Device and System-Level Transient Analysis in a Modular Designed Sub-MW EV Fast Charging Station Using Hybrid GaN HEMTs + Si MOSFETs

摘要

Though wide bandgap devices are believed to be promising candidates for next-generation high-efficiency and high-power-density power electronic converters, two major challenges remain, high cost (more than twice of Si) and less options (the maximum power rating for GaN is only 650 V/60 A). From the device level, paralleling GaN with Si can inherit merits of both GaN devices (superior switching performance) and Si devices (affordable with high-current capability). In this paper, first, GaN HEMTs are paralleled to a TO-247 Si MOSFET to form a high-current switching cell for a 6.6-kW electric vehicle (EV) charging module. A time delay is added between the switch gate signals to make GaN endure the switching loss and Si conduct majority of the static current.
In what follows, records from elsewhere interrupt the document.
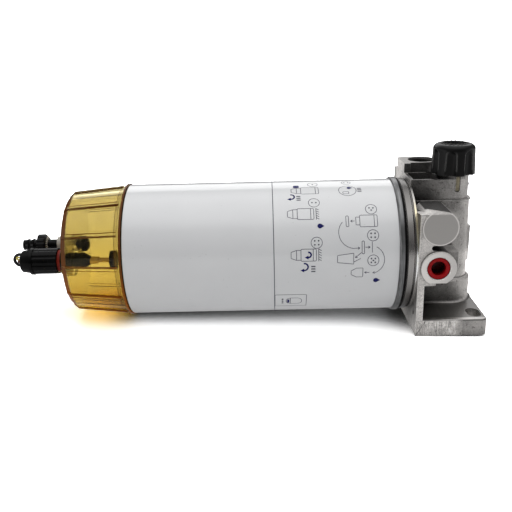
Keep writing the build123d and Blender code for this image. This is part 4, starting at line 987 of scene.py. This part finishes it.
def addFloor(look):
    bpy.ops.object.select_all(action="DESELECT")
    turn = (0, look["lean"], 0)
    bpy.ops.mesh.primitive_plane_add(size=look["size"], location=look["through"], rotation=turn)
    ground = bpy.context.object
    ground.name = "floor"
    f = Finish("floor_white", {"Roughness": 1.0, "Specular IOR Level": 0.0, "Emission Strength": 1.0})
    seenBy = f.seenBy()
    hidden = f.unshaded(look["shadeReach"], samples=16)
    black, white = (0, 0, 0), (1, 1, 1)
    # Painted shadow close under the object, and a painted pool of amber light under the bowl
    paintedShadow = f.grey(f.step(hidden, *look["shade"]), black, white)
    paintedAmber = f.grey(f.step(hidden, *look["amberShade"]), look["amber"], white)
    underBowl = f.step(f.axes(f.place())[0], *look["bowl"])
    seen = f.scale(f.mix(underBowl, paintedShadow, paintedAmber), look["seen"])
    base = f.mix(seenBy, look["lit"], seen)
    material = f.wear(Base_Color=base, Emission_Color=f.grey(seenBy, look["glow"], black))
    ground.data.materials.append(material)


addFloor(floor)

# Light: a low box behind, two slim ones at the sides, and a pale room that is bright overhead. The places
# and sizes of the boxes are in metres.
boxes = {
    "back_box": {"place": (-0.16, 0.9, 0.6), "aim": (-0.16, 0.0, 0.05), "size": (1.3, 0.5), "watts": 3.1},
    "left_box": {"place": (-1.3, -0.6, 0.2), "aim": (-0.1, 0.0, 0.1), "size": (0.16, 0.5), "watts": 1.5},
    "right_box": {"place": (1.0, -0.45, 0.2), "aim": (0.0, 0.0, 0.1), "size": (0.14, 0.5), "watts": 0.9},
}
room = {
    "horizon": 0.02, "sky": 0.51, "skyRise": (0.0, 0.9), "top": 1.3, "topRise": (0.7, 0.95),
    "side": 1.2, "sideRise": (0.86, 0.96), "seen": 1.1,
}


def addBox(name, look):
    bpy.ops.object.light_add(type="AREA", location=look["place"])
    lamp = bpy.context.object
    lamp.name = name
    lamp.data.shape = "RECTANGLE"
    lamp.data.size, lamp.data.size_y = look["size"]
    lamp.data.energy = look["watts"]
    aim = Vector(look["aim"]) - Vector(look["place"])
    lamp.rotation_mode = "QUATERNION"
    lamp.rotation_quaternion = aim.to_track_quat("-Z", "Y")
    lamp.visible_camera = False


# A world has no Principled shader, so this one is built round its Background in the same way
class Room(Finish):
    def __init__(self, name):
        self.material = bpy.data.worlds.new(name)
        self.material.use_nodes = True
        self.tree = self.material.node_tree
        self.shader = self.tree.nodes["Background"]
        self.shader.inputs["Color"].default_value = (1, 1, 1, 1)


def addRoom(look):
    f = Room("room")
    across, _, up = f.axes(f.add("TexCoord", out="Generated"))
    sky = f.step(up, *look["skyRise"]) * look["sky"] + f.step(up, *look["topRise"]) * look["top"]
    sky = sky + f.step(abs(across), *look["sideRise"]) * look["side"]
    f.wear(Strength=over(f.seenBy(), look["seen"], sky + look["horizon"]))
    bpy.context.scene.world = f.material


for name, look in boxes.items():
    addBox(name, look)
addRoom(room)
print("stage: floor and light done")
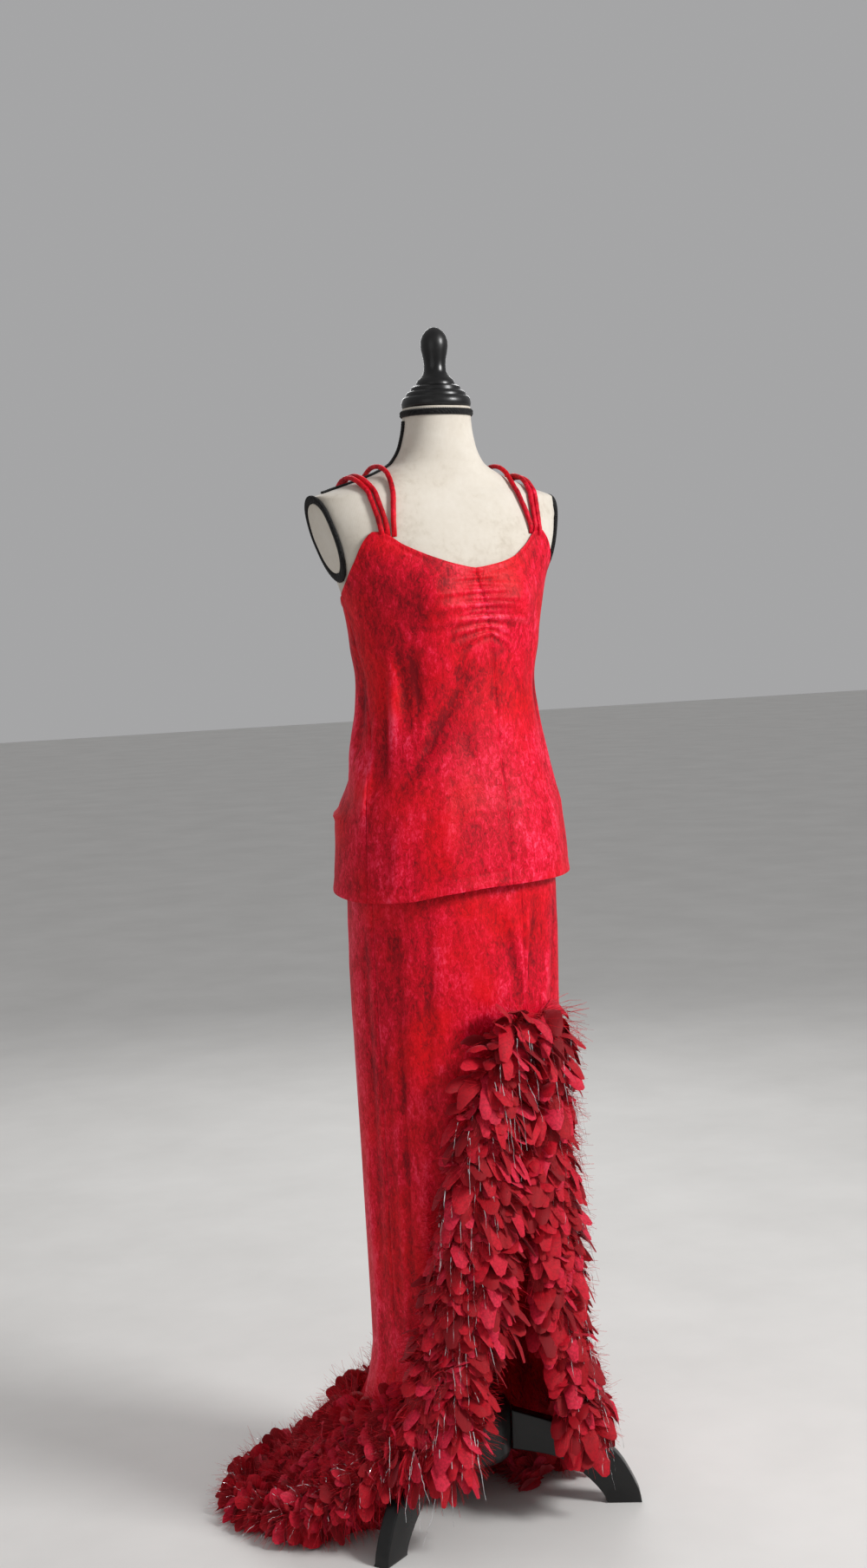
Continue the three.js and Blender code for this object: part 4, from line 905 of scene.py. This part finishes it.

Critical dynamic behaviors, such as the current overshoot to the GaN, current distribution during the dead time, and voltage spike during the turn off caused by parasitics, are comprehensively discussed. From the system level, series connecting the input and paralleling output of multiple such modules yield a sub-MW EV charging station. Once one phase drops, the related phase can act as the active filter, while other two phases still work to charge the battery.